The New Yorker - Photo Booth

11/3/2022

The photographer Tommy Kha grew up in the Memphis neighborhood of Whitehaven, the home of Graceland, absorbing the complex vitality of Elvis Presley fan culture. Its traditions of reënactment and impersonation (Kha notes that the preferred term for participants is “Elvis tribute artist”) are evident in such Kha works as “Constellations (VIII),” a dreamy collage-like self-portrait from 2017. In it, Kha appears unsmiling in a nineteen-fifties kitchen, wearing a white jumpsuit inspired by Presley’s costume for the 1973 concert “Aloha from Hawaii.” The room is turquoise with tomato accents, furnished with vintage appliances and a battered steel filing cabinet. As in many of Kha’s pictures, a tenderly sunlit strain of Lynchian surrealism brings his themes of dislocation, domesticity, identity, and masquerade into gorgeous, supersaturated relief.

Last February, “Constellations (VIII)” was mounted as part of a public group installation at the Memphis International Airport. Then the owner of an Elvis tourism store shared the image on social media, disparaging it as a “joke,” and prompting a slew of complaints from self-appointed arbiters of Elvis’s legacy, many of them overtly racist. (“The Chinese bought the airport too?” one person said.) The airport caved under the negative attention and removed the work, then quickly reinstated it thanks to an opposing outcry. But the incident illustrated a Catch-22 for Kha as an Asian American artist engaging with an icon of Americana, no matter the notes of irony and melancholia in his self-depiction. Who gets to play with Elvis’s image? Even in the realm of sequinned fantasy, segregation and exclusion are enforced.

Kha’s subject matter is more directly autobiographical in the ongoing collaborative series “Má,” which he began a decade ago with his mother, May, who still lives in Memphis. (The title is a Vietnamese term for “mom.”) Through the simply staged but lush and nuanced vignettes, Kha elaborates a formidable and complicated connection between mother and son. At the Dumbo gallery Higher Pictures Generation, an exhibition of six of these images, made between 2015 and 2021, shows that the pair has found a winning balance between deadpan absurdism and formal acuity.

In the striking “May (Betwixt),” from 2015, May appears in a hallway, a small figure in blue reclining on an orange carpet; only her head, nestled on one arm, and her shoulders are visible, emerging from a doorway. She seems to rest on the stripe of light that escapes from the room as she regards the camera with patience, maybe boredom. The cropping of her figure echoes the fragmented approach that Kha uses elsewhere to imagine or project impossible scenarios, as with his photo-printed cutouts or 3-D masks of his own face. A similar effect is achieved with a timeless trick in “May (Mirror, Mother, Mirror),” in which his mother’s inscrutable expression, tightly framed in a small hand mirror, is isolated, and almost overwhelmed, by an expanse of wood-panelled wall.

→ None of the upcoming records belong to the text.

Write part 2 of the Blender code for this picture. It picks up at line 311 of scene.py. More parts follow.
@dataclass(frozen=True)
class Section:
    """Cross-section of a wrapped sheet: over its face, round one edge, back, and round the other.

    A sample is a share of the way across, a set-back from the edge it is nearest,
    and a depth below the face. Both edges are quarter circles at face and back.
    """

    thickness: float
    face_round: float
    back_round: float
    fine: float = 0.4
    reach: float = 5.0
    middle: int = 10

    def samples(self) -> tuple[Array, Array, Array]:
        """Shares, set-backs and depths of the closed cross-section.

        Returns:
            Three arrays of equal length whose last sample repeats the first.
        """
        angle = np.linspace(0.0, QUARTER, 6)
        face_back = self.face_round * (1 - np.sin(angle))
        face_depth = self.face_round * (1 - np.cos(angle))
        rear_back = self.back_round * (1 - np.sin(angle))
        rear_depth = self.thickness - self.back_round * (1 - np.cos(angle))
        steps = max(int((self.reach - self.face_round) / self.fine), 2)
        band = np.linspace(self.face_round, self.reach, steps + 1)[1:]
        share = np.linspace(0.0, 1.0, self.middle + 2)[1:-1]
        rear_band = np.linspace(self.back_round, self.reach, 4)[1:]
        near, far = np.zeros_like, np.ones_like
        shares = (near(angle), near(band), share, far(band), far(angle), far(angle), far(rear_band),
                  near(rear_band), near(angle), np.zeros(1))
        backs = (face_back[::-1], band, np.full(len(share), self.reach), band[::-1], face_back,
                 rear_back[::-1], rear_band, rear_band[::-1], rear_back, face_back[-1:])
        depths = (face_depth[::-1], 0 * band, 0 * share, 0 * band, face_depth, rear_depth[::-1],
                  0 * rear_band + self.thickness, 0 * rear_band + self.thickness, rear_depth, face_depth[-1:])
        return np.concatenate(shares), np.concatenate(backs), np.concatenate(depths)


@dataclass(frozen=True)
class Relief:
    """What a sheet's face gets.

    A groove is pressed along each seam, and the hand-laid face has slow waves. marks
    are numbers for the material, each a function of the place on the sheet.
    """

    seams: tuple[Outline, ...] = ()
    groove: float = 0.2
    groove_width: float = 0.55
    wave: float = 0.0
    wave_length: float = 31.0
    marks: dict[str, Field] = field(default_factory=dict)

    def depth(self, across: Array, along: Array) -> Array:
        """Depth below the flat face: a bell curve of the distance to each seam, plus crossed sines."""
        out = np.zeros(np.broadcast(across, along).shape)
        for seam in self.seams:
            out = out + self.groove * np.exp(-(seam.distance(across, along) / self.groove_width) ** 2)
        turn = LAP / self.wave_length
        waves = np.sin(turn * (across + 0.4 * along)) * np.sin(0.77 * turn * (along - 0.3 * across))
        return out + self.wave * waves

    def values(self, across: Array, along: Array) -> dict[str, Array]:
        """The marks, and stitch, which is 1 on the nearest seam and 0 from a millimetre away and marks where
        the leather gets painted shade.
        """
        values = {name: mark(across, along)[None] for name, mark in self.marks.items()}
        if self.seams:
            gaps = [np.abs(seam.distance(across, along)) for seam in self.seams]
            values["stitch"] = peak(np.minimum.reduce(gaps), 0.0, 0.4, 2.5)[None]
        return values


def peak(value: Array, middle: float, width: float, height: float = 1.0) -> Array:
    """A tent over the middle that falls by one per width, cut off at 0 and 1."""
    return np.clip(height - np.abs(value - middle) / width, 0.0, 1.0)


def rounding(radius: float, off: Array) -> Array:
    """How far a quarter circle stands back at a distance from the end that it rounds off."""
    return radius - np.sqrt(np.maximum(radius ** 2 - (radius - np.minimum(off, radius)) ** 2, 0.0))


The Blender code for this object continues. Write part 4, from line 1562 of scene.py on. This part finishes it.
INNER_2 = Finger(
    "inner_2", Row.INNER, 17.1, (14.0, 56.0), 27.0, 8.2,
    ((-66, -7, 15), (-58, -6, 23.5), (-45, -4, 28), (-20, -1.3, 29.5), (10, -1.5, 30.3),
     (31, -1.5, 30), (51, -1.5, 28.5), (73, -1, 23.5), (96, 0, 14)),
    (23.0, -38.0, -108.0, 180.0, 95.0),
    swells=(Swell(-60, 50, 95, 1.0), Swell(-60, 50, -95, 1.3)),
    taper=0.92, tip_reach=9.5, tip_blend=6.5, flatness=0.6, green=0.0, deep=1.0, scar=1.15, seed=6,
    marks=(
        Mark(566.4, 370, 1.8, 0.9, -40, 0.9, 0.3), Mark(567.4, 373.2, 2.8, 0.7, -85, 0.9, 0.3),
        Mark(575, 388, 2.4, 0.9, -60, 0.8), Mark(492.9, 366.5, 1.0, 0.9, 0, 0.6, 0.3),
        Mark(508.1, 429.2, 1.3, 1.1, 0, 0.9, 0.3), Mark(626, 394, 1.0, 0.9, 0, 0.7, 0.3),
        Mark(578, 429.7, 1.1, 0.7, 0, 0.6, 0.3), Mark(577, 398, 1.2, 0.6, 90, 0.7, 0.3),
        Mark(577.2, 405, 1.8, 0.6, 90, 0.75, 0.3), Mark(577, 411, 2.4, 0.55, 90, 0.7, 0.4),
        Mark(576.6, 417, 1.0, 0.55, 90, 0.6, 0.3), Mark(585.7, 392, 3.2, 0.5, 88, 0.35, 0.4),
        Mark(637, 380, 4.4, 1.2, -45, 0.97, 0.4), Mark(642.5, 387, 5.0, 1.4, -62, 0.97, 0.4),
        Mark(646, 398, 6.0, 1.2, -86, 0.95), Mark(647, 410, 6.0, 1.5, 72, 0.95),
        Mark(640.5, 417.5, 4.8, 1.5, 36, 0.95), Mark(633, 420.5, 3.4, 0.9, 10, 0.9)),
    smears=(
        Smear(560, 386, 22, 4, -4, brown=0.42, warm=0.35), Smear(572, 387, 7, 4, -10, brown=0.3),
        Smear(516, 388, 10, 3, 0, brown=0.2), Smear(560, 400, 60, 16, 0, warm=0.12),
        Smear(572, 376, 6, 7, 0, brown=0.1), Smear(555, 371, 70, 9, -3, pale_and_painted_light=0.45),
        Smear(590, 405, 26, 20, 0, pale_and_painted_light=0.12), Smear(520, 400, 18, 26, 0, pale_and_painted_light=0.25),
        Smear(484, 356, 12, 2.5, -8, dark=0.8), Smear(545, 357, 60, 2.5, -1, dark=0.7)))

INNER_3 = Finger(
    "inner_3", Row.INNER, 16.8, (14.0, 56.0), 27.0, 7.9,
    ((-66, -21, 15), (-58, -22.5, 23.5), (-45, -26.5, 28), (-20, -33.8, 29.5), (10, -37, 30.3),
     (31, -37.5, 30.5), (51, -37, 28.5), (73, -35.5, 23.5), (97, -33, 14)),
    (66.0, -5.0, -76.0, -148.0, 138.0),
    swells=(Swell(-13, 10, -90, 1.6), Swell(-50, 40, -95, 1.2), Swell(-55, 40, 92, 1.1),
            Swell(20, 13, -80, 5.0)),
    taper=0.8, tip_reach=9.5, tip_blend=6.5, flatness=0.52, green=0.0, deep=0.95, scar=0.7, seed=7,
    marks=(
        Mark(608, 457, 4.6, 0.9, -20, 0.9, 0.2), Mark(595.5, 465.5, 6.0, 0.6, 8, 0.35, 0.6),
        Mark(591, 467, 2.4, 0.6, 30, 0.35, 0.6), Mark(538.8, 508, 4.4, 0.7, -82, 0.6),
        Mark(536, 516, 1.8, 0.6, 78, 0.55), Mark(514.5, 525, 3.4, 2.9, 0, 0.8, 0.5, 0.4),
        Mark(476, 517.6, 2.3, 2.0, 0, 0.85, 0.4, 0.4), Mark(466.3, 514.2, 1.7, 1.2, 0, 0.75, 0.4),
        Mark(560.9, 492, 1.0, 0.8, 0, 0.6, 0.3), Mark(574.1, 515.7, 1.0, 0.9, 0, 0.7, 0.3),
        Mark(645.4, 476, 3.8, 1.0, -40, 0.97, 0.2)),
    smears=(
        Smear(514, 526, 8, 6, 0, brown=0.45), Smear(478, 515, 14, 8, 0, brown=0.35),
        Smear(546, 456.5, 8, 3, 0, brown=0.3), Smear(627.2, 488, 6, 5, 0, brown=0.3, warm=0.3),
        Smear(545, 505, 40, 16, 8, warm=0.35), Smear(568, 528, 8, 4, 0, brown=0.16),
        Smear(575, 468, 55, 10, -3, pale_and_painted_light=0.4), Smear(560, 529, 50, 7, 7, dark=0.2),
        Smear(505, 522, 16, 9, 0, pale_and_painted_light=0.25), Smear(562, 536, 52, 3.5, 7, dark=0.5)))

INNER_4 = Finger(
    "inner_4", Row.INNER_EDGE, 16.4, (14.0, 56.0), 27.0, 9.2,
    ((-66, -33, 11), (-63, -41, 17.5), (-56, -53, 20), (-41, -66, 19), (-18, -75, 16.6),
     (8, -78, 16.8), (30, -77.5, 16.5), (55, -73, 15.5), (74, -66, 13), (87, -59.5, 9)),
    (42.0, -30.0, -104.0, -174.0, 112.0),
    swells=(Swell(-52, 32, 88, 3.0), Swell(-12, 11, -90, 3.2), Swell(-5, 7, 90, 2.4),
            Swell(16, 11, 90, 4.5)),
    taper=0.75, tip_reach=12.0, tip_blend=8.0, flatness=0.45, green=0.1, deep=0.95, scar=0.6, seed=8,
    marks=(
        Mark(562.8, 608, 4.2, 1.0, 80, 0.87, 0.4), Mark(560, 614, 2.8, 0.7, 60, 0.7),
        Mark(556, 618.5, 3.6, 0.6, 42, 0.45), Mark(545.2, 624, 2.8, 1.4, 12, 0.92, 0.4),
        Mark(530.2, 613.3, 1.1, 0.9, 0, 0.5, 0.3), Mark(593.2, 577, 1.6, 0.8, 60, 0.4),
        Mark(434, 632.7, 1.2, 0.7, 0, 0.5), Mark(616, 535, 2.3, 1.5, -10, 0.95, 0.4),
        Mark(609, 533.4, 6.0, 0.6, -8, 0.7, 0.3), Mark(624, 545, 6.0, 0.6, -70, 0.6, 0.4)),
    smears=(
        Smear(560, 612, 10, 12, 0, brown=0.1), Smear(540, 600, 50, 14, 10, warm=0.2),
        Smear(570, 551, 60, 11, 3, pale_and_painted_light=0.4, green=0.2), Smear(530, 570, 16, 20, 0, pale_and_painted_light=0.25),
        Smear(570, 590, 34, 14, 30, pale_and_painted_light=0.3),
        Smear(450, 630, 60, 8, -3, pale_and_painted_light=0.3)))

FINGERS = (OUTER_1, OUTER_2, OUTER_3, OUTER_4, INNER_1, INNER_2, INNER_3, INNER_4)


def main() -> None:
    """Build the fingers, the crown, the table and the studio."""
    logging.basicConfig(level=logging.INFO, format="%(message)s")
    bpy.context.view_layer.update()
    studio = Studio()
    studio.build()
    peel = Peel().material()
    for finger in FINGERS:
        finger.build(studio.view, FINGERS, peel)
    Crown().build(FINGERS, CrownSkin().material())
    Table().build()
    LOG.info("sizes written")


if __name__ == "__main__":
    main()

“May (A Costume Drama)”, from 2019, shows Kha and his mother together, in a living room, wearing serious expressions and what appear to be moisturizing facial sheet masks. An additional layer—drawn-on eyebrows, and a mustache on Kha that evokes yellowface caricature—fills this intimate interior scene with acid commentary. Kha’s project poses interesting questions about power dynamics, which are as endemic to families as they are to the medium of photography; it’s telling that, in this image, it’s the stern May who controls the camera’s shutter release, conferring a certain authority.

One could not accuse the duo of whimsy—that’s not the mood here at all. Yet, while the protagonists of “Má” exist relatively invisibly in the orbit of Graceland, they are not so unlike Elvis tribute artists who flock to it. In these charming, forceful images, self-invention and camp pageantry reign.